Inevitably, any comparison of the two aircraft will lead to the question: which one is faster? There is lot of controversy among airplane enthusiasts as to which aircraft holds that title. There’s no simple answer.

The OXCART has a documented maximum speed and altitude of 2,208 MPH at 90,000 feet, set during a test in 1965, while the SR-71 holds the official speed record for a piloted operational jet aircraft of 2,193 MPH, set on July 28, 1976. On the same date the Blackbird set an official world altitude record of 85,069 feet.

Unofficially, of course, pilots of both aircraft have anecdotal stories indicating the numbers of both aircraft may be higher, and some SR-71 test reports show that the aircraft surpassed the official records for speed and altitude.

Nevertheless, both the A-12 OXCART and the SR-71 Blackbird are regarded as pioneering achievements in aeronautical engineering and the pinnacle of aviation technology during the Cold War.

OXCART Returns Home

In 2007, the US Air Force transferred one of the nine remaining A-12s to CIA for display, just in time for CIA’s 60th anniversary celebration. This A-12 was the first of the operational fleet to be certified to fly at Mach 3, and during its lifetime, it logged 453 hours on 232 test and training flights before its retirement on May 28, 1968.

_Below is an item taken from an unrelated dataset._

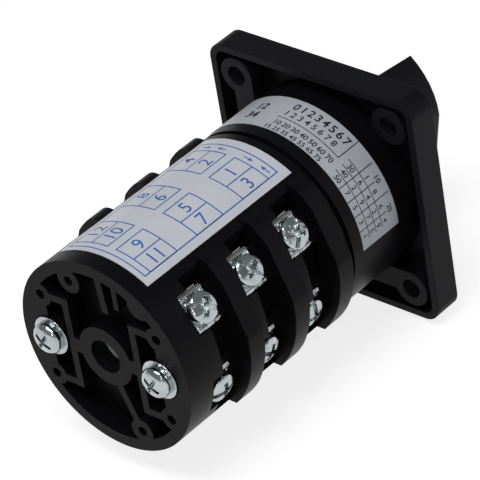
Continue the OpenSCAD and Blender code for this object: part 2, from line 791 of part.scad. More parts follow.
module bolt_washers() {
    color("#b8babd") for (s = [-1, 1]) translate([s * bolt_x, 0, 0]) difference() {
        rod(bolt_washer_d / 2, bolt_face_y - bolt_washer_t, bolt_washer_t);
        rod(bolt_hole_r, bolt_face_y - bolt_washer_t - over, bolt_washer_t + 2 * over);
    }
}

module bolt_nuts() {
    color("#b8babd") for (s = [-1, 1]) translate([s * bolt_x, plate_floor_y, 0]) rotate([-90, 0, 0])
        difference() {
            cylinder(r = nut_r, h = nut_h, $fn = 6);
            translate([0, 0, -over]) cylinder(r = bolt_r + room / 2, h = nut_h + 2 * over);
        }
}

// Rotor: square shaft with a turned rear journal
module shaft() {
    color("#b4b7ba") difference() {
        union() {
            along(shaft_front_y, journal_y - shaft_front_y) square(shaft_side, center = true);
            rod(journal_r, journal_y, journal_len);
        }
        rod(handle_screw_r + room / 2, shaft_front_y - over, shaft_tap + over);
    }
}

// A cam whose radius changes at a steady rate over each throw, low towards +X and high towards -X
step_a = 4;
function cam_radius(b) =
    abs(b) <= throw_a ? cam_r - cam_rise * b / throw_a :
    abs(b) >= 180 - throw_a ? cam_r - cam_rise * sign(b) * (180 - abs(b)) / throw_a :
    cam_r - cam_rise * sign(b);
module cam(k) {
    length = k < decks ? deck_pitch : chamber_depth(k);
    color("#d9d2bd") translate([0, deck_y(k), 0]) difference() {
        union() {
            rod(hub_r, hub_gap, length - 2 * hub_gap);
            along(cam_y, cam_t) polygon([for (b = [-180 : step_a : 180 - step_a])
                cam_radius(b) * [sin(b), cos(b)]]);
        }
        along(-over, length + 2 * over) square(shaft_hole, center = true);
    }
}

module index_wheel() {
    hub_end_y = barrier_rear_y - hub_gap;
    notch_r = roller_r + room / 2;
    color("#d9d2bd") difference() {
        union() {
            rod(hub_r, plate_front_y + room, hub_end_y - plate_front_y - room);
            rod(stop_hub_r, index_y, stop_y - index_y);
            rod(index_r, index_y, index_t);
        }
        for (i = [0 : index_notches - 1]) at_angle(i * throw_a)
            translate([0, 0, roller_rest_z - roller_drop]) rod(notch_r, index_y - over, index_t + 2 * over);
        along(plate_front_y - over, hub_end_y - plate_front_y + 2 * over) square(shaft_hole, center = true);
    }
}

module stop_washer() {
    color("#a9acaf") difference() {
        along(stop_y, stop_t) {
            circle(stop_ring_r);
            intersection() {
                circle(stop_lug_r);
                polygon(stop_lug_r * 2 * [[0, 0], [-sin(stop_lug_half_a), cos(stop_lug_half_a)],
                    [sin(stop_lug_half_a), cos(stop_lug_half_a)]]);
            }
        }
        rod(hub_r + room / 5, stop_y - over, stop_t + 2 * over);
    }
}

// Handle: a round skirt and a pointed grip that narrows to the front
grip_arc_step = 6;
module grip_2d() {
    arc_r = (pow(grip_tip, 2) + pow(grip_half, 2)) / (2 * grip_half);
    arc_a = asin(grip_tip / arc_r);
    tail_z = -grip_tail + grip_tail_r;
    side = concat([for (i = [0 : grip_arc_step]) let (a = arc_a * (1 - i / grip_arc_step))
            [arc_r * cos(a) - arc_r + grip_half, arc_r * sin(a)]],
        [for (i = [1 : grip_arc_step]) let (a = -90 * i / grip_arc_step)
            [grip_tail_r * cos(a), tail_z + grip_tail_r * sin(a)]]);
    polygon(concat(side, [for (i = [len(side) - 2 : -1 : 1]) [-side[i][0], side[i][1]]]));
}

module handle() {
    foot_y = skirt_y - skirt_h;
    insert_half = insert_len / 2;
    color("#1c1c1f") difference() {
        union() {
            rod(skirt_r, foot_y, skirt_h);
            translate([0, foot_y, 0]) rotate([90, 0, 0])
                linear_extrude(grip_h, scale = grip_taper_share) scale(1 / grip_taper_share) grip_2d();
        }
        along(shaft_front_y - room, over - plate_front_y - shaft_front_y) square(shaft_hole, center = true);
        rod(handle_screw_r + room, -handle_front - over, handle_front);
        rod(handle_screw_head_r + room, -handle_front - over, handle_screw_y + handle_front + over);
        along(-handle_front - over, insert_t + over)
            translate([-insert_w / 2 - room, insert_z - insert_half - room])
                square([insert_w + 2 * room, insert_len + 2 * room]);
    }
}

module handle_screw() {
    head_y = handle_screw_y - handle_screw_head_h;
    slot_len = 2 * handle_screw_head_r * handle_slot_share;
    color("#c4c6c9") difference() {
        union() {
            rod(handle_screw_head_r, head_y, handle_screw_head_h);
            rod(handle_screw_r, head_y, handle_screw_head_h + handle_web + shaft_tap - over);
        }
        along(head_y - over, handle_slot_depth + over) {
            square([slot_len, handle_slot_w], center = true);
            square([handle_slot_w, slot_len], center = true);
        }
    }
}

module handle_insert() {
    color("#e8e8e6") along(-handle_front, insert_t) translate([-insert_w / 2, insert_z - insert_len / 2])
        square([insert_w, insert_len]);
}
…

The A-12 arrived at CIA Headquarters aboard five wide-load trucks, and it required two enormous cranes to lift the 39,000-pound airframe onto its three-pylon mount to be assembled in 10 days. The pylons hold the airframe in an operational flight attitude at 85,000-90,000 feet—its nose up 8 degrees and airframe rolled 9 degrees to the left. Engineering specifications insure that the airframe as mounted could withstand winds of up to 130 mph.

The site also commemorates two CIA A-12 pilots, Walt Ray and Jack Weeks, killed in 1967 and 1968, respectively. For the CIA workforce, the A-12 is a symbol of the successful collaboration of the Intelligence Community, the Defense Department, and private industry to create a national strategic asset that our adversaries never dreamed possible.